Посоветовав отменить опалу и казни, Борис, однако же, напоминает:
– Со временем и понемногу снова
Затягивай державные бразды.
Но монолог, требовавший, как уже было сказано, предельного напряжения духа, связанный с той экстремальной ситуацией, когда индивидуальное выражает всеобщее, когда личность выражает главную проблему своей генерации, или, во всяком случае, наиболее существенные ее заботы, монолог уходил из театра, подобно тому как он уходил из мелеющей эпохи.
Эпоха менялась, она становилась все более отрывистой, все больше тяготеющей к бытовому лаконизму. Эпоха менялась, менялась и театральная практика. Менялся зритель, менялся репертуар. Трагедия оказывалась не по росту, но до новой эстетики предстоял еще длинный путь.
Пушкин последовательно воплощал свои взгляды. «Смешение родов комического и трагического, напряжение, изысканность необходимых иногда простонародных выражений» – все это мы находим в пленительных «Сценах из рыцарских времен».

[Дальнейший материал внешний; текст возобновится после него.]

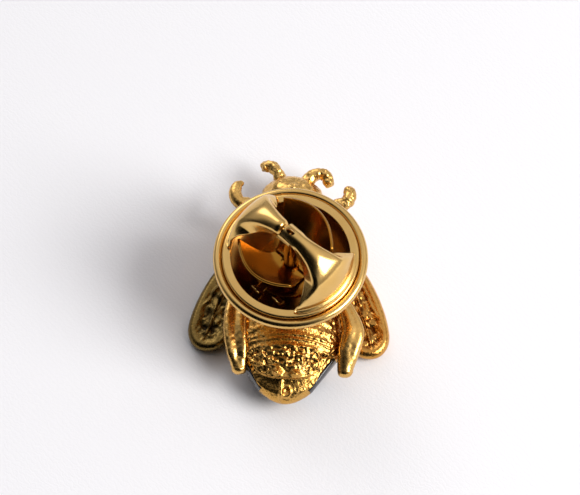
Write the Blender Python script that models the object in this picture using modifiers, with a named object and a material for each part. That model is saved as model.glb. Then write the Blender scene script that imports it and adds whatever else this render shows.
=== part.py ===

Замечательно определение Пушкиным «простонародных выражений». Не грубость «необходимых иногда» этих выражений, нет, именно, «изысканность»! И это было написано в двадцатых годах! Нужно было иметь особый слух драматурга, чтобы расслышать в ту жантильную пору изысканность грубого слова, нашедшего свое точное место в отобранной лексике пьесы.
То опережение в поэтике драматического произведения, о котором идет речь, наиболее явственно выразилось в пушкинском диалоге. Его непринужденность и естественность удивительны, особенно при сравнении с тяжеловесностью и натужностью лексического состава реплики у драматургов-современников.
Никакой приподнятости, вздернутости, взвинченности, никакой форсированности, ни одной искусственной ноты! «Восторг исключает спокойствие, необходимое условие прекрасного», – пишет Пушкин. Ведь это же прямой завет Чехову, так блистательно им воплощенный и не только в прозе, но, прежде всего, на сцене, которая, казалось бы, освящала своей изначальной условностью в какой-то мере условный текст. Здесь надо иметь в виду, что спокойствие – условие юмора, который, безусловно, входил у Пушкина в категорию прекрасного.
И в самом деле, какая живая, пронизанная юмором речь!